■ Exercise details ■
All of the data below must be repeated exactly.

────────────────

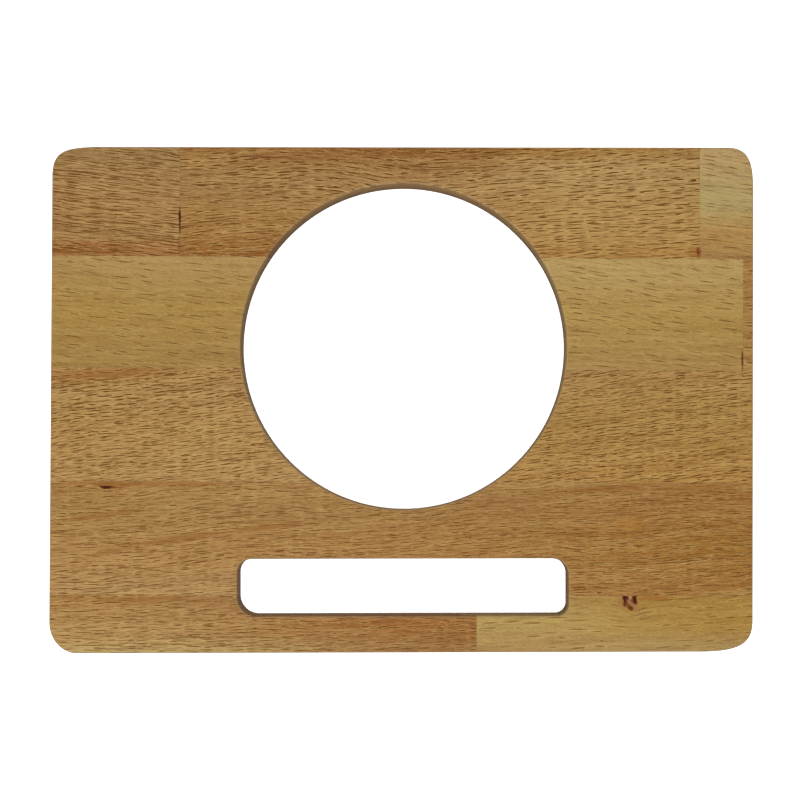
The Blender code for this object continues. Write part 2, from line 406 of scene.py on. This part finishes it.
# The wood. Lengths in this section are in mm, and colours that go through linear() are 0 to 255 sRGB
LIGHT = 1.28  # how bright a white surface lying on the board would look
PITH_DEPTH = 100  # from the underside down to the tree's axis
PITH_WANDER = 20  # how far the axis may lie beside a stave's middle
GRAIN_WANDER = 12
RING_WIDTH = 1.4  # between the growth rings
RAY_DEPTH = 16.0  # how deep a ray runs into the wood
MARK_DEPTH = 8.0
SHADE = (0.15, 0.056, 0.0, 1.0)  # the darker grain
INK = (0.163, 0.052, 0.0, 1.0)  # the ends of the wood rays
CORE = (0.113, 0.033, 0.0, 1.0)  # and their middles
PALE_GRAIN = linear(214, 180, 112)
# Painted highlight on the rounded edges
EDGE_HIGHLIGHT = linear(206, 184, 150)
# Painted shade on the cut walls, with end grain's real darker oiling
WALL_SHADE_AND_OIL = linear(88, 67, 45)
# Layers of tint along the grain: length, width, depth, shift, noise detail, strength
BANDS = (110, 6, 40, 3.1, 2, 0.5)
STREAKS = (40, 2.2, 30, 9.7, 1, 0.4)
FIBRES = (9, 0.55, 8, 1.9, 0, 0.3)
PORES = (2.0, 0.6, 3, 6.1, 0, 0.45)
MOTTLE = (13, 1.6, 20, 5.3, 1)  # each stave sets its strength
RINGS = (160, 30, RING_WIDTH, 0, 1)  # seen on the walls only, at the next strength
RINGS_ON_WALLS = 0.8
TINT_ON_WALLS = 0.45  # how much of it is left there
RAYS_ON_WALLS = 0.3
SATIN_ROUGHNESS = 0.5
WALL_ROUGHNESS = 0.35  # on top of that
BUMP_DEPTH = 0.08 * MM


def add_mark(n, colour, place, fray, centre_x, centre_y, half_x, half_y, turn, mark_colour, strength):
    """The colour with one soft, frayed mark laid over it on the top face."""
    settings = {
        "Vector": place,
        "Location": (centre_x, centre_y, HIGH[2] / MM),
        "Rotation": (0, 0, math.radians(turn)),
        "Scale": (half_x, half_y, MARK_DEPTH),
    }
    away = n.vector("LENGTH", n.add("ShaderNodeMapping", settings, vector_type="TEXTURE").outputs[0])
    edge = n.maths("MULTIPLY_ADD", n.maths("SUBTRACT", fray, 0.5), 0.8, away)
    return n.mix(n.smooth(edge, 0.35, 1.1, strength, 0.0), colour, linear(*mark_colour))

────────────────

■ Answer to this task ■
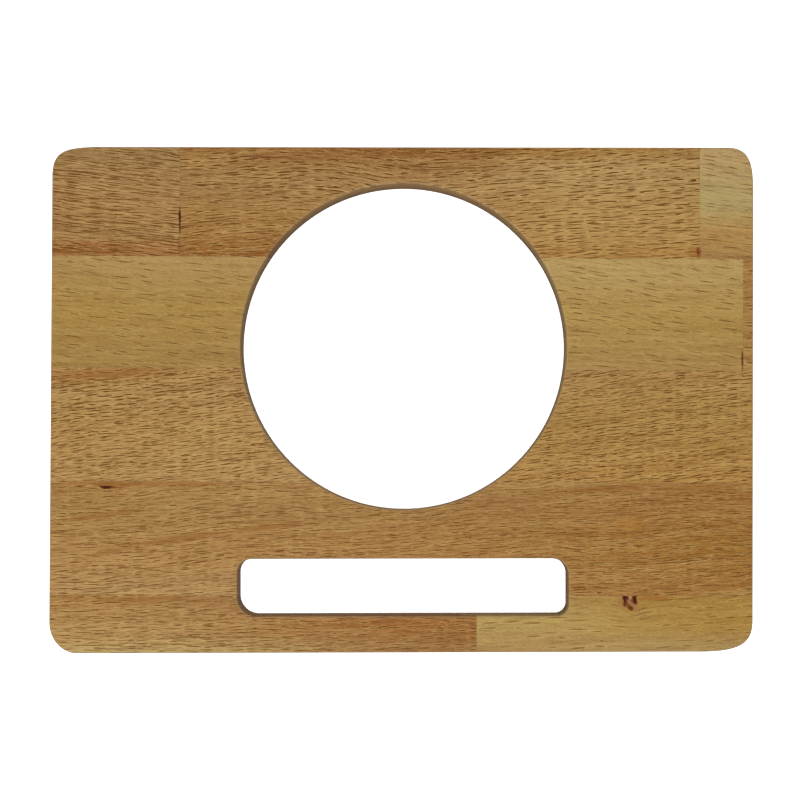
The Blender code for this object continues. Write part 2, from line 406 of scene.py on. This part finishes it.
# The wood. Lengths in this section are in mm, and colours that go through linear() are 0 to 255 sRGB
LIGHT = 1.28  # how bright a white surface lying on the board would look
PITH_DEPTH = 100  # from the underside down to the tree's axis
PITH_WANDER = 20  # how far the axis may lie beside a stave's middle
GRAIN_WANDER = 12
RING_WIDTH = 1.4  # between the growth rings
RAY_DEPTH = 16.0  # how deep a ray runs into the wood
MARK_DEPTH = 8.0
SHADE = (0.15, 0.056, 0.0, 1.0)  # the darker grain
INK = (0.163, 0.052, 0.0, 1.0)  # the ends of the wood rays
CORE = (0.113, 0.033, 0.0, 1.0)  # and their middles
PALE_GRAIN = linear(214, 180, 112)
# Painted highlight on the rounded edges
EDGE_HIGHLIGHT = linear(206, 184, 150)
# Painted shade on the cut walls, with end grain's real darker oiling
WALL_SHADE_AND_OIL = linear(88, 67, 45)
# Layers of tint along the grain: length, width, depth, shift, noise detail, strength
BANDS = (110, 6, 40, 3.1, 2, 0.5)
STREAKS = (40, 2.2, 30, 9.7, 1, 0.4)
FIBRES = (9, 0.55, 8, 1.9, 0, 0.3)
PORES = (2.0, 0.6, 3, 6.1, 0, 0.45)
MOTTLE = (13, 1.6, 20, 5.3, 1)  # each stave sets its strength
RINGS = (160, 30, RING_WIDTH, 0, 1)  # seen on the walls only, at the next strength
RINGS_ON_WALLS = 0.8
TINT_ON_WALLS = 0.45  # how much of it is left there
RAYS_ON_WALLS = 0.3
SATIN_ROUGHNESS = 0.5
WALL_ROUGHNESS = 0.35  # on top of that
BUMP_DEPTH = 0.08 * MM


def add_mark(n, colour, place, fray, centre_x, centre_y, half_x, half_y, turn, mark_colour, strength):
    """The colour with one soft, frayed mark laid over it on the top face."""
    settings = {
        "Vector": place,
        "Location": (centre_x, centre_y, HIGH[2] / MM),
        "Rotation": (0, 0, math.radians(turn)),
        "Scale": (half_x, half_y, MARK_DEPTH),
    }
    away = n.vector("LENGTH", n.add("ShaderNodeMapping", settings, vector_type="TEXTURE").outputs[0])
    edge = n.maths("MULTIPLY_ADD", n.maths("SUBTRACT", fray, 0.5), 0.8, away)
    return n.mix(n.smooth(edge, 0.35, 1.1, strength, 0.0), colour, linear(*mark_colour))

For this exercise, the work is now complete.